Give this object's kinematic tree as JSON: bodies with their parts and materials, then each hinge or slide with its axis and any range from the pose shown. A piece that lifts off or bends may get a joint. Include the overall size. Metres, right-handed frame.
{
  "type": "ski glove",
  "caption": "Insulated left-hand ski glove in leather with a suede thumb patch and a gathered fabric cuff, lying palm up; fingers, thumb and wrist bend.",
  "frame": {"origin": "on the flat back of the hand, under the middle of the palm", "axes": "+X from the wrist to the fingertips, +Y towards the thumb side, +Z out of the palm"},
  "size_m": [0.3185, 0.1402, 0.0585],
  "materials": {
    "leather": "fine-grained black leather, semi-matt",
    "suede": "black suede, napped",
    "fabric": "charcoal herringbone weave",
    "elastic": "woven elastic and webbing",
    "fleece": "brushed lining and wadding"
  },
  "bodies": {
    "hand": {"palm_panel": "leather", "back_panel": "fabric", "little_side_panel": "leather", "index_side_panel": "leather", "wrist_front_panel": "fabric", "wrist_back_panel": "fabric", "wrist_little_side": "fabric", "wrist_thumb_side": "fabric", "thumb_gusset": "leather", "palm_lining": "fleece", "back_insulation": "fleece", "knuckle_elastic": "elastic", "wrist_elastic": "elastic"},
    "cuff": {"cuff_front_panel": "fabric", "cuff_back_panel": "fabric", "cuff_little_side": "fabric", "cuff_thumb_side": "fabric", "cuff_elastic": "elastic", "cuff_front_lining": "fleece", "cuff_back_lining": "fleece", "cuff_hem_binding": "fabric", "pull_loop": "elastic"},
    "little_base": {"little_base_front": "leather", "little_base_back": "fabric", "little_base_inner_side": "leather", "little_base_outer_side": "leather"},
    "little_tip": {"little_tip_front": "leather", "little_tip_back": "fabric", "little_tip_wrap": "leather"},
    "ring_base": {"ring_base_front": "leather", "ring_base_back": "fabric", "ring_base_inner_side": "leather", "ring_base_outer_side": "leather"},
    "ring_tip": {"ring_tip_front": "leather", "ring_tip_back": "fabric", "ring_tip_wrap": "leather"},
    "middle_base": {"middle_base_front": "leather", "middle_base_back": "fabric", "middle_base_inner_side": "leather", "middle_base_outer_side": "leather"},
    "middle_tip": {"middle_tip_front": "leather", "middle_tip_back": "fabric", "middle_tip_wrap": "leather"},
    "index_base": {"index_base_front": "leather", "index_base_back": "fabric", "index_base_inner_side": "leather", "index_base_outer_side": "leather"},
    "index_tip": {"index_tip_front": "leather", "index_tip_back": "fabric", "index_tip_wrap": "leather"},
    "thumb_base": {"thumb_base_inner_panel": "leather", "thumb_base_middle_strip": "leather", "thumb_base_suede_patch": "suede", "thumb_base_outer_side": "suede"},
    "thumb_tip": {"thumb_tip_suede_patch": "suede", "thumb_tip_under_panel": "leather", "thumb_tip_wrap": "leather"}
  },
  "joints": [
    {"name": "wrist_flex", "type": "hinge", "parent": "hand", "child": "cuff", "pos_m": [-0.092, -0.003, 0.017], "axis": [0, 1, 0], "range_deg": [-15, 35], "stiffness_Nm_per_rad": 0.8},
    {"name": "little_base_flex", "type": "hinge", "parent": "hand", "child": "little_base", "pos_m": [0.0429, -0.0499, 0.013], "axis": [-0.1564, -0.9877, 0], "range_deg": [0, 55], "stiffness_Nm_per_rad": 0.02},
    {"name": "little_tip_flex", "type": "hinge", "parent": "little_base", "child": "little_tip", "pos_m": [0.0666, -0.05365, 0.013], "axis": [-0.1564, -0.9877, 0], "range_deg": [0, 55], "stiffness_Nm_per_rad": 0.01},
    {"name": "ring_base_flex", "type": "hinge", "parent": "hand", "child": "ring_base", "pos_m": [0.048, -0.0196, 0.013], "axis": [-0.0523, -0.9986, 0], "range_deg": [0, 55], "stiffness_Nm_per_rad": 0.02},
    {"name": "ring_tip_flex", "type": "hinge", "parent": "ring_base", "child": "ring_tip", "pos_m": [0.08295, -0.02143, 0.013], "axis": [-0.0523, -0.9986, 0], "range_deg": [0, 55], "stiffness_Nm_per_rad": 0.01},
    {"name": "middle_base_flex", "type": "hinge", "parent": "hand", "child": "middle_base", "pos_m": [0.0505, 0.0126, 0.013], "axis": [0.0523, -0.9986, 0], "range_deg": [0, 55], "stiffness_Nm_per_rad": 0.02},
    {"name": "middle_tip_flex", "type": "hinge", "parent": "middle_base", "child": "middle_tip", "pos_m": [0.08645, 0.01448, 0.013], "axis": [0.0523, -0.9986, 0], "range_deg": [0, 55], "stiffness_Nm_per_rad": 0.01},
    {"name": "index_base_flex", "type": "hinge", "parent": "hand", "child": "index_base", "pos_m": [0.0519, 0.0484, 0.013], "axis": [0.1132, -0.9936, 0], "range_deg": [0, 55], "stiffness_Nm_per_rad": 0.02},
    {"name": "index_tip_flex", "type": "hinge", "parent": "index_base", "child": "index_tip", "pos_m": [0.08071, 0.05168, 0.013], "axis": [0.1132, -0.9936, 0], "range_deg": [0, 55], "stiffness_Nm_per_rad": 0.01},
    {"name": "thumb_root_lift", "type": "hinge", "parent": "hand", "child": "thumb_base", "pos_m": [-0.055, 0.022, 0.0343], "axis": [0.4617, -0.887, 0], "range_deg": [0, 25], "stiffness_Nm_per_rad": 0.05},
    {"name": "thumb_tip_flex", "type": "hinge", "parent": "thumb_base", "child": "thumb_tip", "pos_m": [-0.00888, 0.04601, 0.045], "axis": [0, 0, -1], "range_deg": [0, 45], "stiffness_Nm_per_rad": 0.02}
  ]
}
- - -
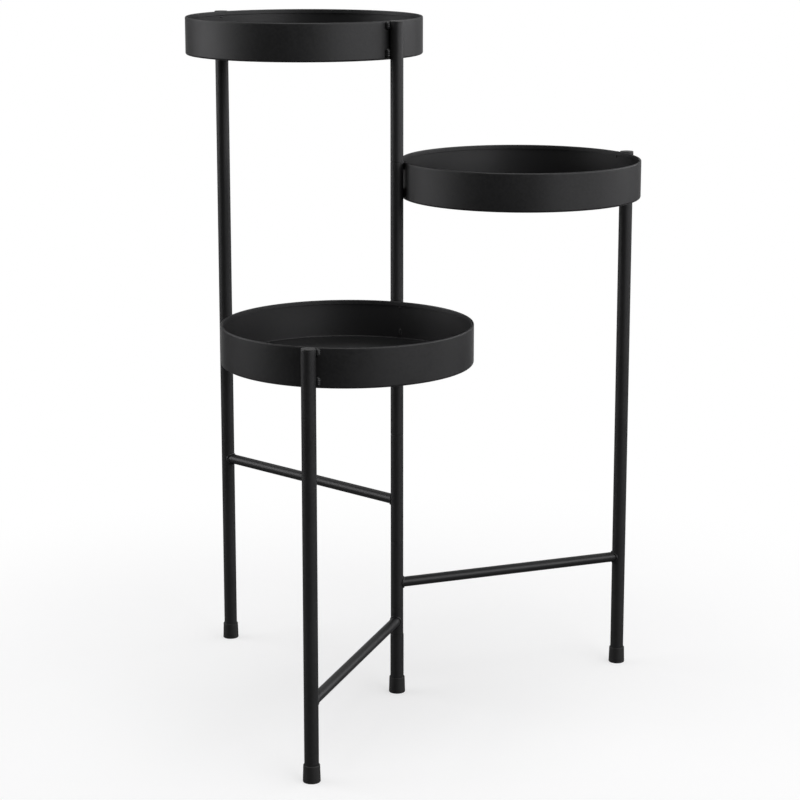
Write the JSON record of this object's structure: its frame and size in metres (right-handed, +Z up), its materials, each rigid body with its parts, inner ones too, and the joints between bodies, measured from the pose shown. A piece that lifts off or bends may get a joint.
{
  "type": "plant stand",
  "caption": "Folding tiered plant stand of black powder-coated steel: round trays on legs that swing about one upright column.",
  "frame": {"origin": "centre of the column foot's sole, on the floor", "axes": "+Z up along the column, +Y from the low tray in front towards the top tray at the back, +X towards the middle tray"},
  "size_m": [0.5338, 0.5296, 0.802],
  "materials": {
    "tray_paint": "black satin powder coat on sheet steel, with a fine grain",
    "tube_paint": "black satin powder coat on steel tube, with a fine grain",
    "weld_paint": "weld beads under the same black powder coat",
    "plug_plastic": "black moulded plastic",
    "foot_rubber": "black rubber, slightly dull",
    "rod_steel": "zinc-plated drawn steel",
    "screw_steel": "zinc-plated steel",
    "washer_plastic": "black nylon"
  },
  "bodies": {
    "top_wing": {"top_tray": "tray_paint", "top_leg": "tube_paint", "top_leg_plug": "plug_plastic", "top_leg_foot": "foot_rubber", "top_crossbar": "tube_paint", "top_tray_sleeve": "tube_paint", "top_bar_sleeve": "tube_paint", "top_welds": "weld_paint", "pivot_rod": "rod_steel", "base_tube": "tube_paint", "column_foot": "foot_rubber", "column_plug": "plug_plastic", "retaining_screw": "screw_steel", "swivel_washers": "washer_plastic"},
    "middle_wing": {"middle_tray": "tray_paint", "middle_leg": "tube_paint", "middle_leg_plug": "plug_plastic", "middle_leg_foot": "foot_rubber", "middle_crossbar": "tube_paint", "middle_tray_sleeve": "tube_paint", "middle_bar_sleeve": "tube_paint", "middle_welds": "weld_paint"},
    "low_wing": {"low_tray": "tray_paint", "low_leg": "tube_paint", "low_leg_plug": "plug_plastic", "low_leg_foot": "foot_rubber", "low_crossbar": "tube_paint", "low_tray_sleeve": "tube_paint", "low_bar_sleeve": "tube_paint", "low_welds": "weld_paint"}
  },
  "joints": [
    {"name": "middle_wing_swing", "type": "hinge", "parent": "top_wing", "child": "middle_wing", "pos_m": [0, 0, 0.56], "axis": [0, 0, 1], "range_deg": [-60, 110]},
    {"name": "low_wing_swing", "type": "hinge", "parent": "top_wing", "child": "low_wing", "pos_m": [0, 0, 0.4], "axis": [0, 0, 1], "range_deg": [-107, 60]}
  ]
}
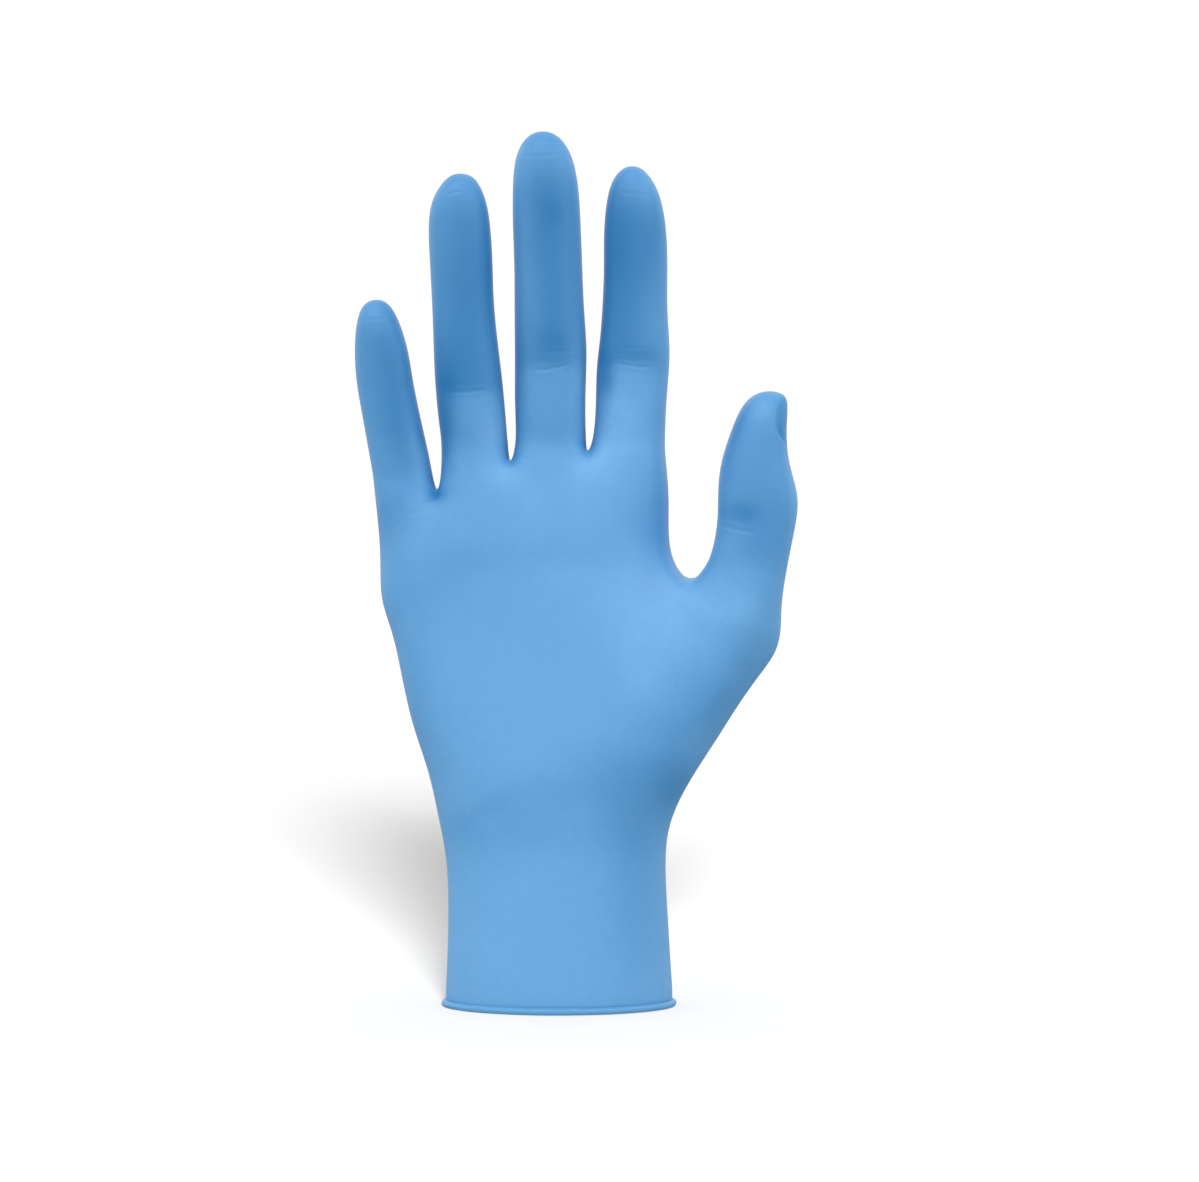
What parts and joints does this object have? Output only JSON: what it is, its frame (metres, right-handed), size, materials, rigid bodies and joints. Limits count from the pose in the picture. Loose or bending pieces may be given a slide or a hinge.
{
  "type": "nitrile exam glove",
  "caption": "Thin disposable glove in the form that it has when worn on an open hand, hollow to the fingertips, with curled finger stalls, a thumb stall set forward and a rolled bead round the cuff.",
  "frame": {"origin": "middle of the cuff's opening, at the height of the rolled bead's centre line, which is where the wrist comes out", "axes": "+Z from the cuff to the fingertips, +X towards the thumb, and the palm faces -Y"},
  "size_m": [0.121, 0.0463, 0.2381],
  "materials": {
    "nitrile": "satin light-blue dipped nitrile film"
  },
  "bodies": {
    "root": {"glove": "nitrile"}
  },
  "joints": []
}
- - -
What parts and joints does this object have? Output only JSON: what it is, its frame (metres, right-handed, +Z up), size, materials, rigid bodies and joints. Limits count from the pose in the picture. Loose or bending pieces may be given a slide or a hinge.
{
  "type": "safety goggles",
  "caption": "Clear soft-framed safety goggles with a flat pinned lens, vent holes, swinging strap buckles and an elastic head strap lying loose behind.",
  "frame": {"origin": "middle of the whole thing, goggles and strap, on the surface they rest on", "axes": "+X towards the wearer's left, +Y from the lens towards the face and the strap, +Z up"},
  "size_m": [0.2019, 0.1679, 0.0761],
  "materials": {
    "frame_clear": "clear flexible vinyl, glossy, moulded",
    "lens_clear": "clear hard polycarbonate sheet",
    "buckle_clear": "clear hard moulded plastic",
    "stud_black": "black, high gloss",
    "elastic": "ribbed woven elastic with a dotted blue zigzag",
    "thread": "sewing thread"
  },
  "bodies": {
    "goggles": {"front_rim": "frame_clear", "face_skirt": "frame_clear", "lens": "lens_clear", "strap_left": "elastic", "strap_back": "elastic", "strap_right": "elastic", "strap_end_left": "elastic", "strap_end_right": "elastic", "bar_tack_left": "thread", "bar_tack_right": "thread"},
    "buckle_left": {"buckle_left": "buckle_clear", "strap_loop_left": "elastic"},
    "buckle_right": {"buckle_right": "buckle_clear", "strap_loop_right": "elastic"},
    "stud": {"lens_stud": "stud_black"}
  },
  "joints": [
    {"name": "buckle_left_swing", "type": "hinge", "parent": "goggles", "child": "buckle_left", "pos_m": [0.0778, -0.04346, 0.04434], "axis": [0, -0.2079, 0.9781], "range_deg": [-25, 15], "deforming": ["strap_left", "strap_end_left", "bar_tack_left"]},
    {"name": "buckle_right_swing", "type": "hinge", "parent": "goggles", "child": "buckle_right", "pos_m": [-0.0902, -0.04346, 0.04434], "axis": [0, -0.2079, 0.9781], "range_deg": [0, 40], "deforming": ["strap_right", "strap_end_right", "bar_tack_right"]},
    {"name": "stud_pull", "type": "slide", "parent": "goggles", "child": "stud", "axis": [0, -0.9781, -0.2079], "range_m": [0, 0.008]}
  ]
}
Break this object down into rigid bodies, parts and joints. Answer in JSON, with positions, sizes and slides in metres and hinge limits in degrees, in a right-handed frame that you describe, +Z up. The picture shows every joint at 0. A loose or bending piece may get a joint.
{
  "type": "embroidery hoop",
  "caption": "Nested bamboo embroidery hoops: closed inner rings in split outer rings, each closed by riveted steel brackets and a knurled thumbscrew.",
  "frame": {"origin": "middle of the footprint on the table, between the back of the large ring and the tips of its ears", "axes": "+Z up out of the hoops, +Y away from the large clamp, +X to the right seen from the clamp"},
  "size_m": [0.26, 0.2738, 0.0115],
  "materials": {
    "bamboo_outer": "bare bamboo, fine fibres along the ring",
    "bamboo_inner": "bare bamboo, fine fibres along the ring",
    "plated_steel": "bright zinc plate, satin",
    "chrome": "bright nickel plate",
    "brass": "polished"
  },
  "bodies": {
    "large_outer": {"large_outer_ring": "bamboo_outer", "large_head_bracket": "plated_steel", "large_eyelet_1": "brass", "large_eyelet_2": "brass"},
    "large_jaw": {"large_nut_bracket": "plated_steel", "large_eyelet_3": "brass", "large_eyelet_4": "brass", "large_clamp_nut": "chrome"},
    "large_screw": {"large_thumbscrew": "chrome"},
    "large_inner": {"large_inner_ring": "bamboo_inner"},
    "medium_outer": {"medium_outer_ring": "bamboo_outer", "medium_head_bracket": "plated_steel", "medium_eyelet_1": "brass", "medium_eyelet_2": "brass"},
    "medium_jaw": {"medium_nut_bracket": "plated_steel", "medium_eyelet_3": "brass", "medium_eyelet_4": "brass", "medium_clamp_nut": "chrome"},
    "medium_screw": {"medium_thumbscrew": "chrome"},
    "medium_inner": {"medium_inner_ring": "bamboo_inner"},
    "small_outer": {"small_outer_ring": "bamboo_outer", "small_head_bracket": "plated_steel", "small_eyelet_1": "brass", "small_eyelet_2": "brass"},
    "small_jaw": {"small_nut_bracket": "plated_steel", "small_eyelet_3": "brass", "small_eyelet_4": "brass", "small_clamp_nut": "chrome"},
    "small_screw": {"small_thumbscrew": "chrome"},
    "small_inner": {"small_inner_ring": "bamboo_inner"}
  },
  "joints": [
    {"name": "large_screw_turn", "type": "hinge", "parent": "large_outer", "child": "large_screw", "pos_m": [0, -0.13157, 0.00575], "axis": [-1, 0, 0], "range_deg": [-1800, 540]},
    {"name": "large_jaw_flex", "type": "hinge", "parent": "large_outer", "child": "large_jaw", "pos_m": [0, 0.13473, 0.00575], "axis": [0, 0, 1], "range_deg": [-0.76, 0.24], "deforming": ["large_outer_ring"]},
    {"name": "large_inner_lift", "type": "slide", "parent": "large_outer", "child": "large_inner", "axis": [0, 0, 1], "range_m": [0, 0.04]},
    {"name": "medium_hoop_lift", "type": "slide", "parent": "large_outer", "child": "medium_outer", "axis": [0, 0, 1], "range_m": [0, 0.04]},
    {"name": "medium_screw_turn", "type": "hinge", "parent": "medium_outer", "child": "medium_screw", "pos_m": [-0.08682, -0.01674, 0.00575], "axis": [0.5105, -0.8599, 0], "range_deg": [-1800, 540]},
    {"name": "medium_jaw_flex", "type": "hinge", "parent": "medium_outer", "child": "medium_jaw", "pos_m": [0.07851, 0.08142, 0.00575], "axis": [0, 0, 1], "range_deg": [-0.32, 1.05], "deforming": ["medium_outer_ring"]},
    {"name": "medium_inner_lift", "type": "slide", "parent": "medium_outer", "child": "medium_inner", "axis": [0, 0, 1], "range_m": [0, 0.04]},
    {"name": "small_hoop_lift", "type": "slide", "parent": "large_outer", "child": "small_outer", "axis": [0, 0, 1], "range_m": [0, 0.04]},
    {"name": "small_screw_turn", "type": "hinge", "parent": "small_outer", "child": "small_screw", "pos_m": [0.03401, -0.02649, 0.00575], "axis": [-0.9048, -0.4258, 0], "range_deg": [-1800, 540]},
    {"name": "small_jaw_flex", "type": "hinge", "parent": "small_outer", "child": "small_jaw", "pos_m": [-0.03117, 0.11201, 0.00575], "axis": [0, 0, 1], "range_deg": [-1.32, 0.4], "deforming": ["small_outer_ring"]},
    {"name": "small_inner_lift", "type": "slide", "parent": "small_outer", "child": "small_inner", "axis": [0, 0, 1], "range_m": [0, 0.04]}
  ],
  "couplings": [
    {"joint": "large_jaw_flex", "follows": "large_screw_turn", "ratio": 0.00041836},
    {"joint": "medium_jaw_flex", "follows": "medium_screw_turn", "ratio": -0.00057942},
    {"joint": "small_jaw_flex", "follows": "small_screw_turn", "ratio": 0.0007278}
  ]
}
- - -
### WHAT YOU SHOULD DO
Search the entries for the string "have" and collect each line that has it.

### OUTPUT
What parts and joints does this object have? Output only JSON: what it is, its frame (metres, right-handed), size, materials, rigid bodies and joints. Limits count from the pose in the picture. Loose or bending pieces may be given a slide or a hinge.
What parts and joints does this object have? Output only JSON: what it is, its frame (metres, right-handed, +Z up), size, materials, rigid bodies and joints. Limits count from the pose in the picture. Loose or bending pieces may be given a slide or a hinge.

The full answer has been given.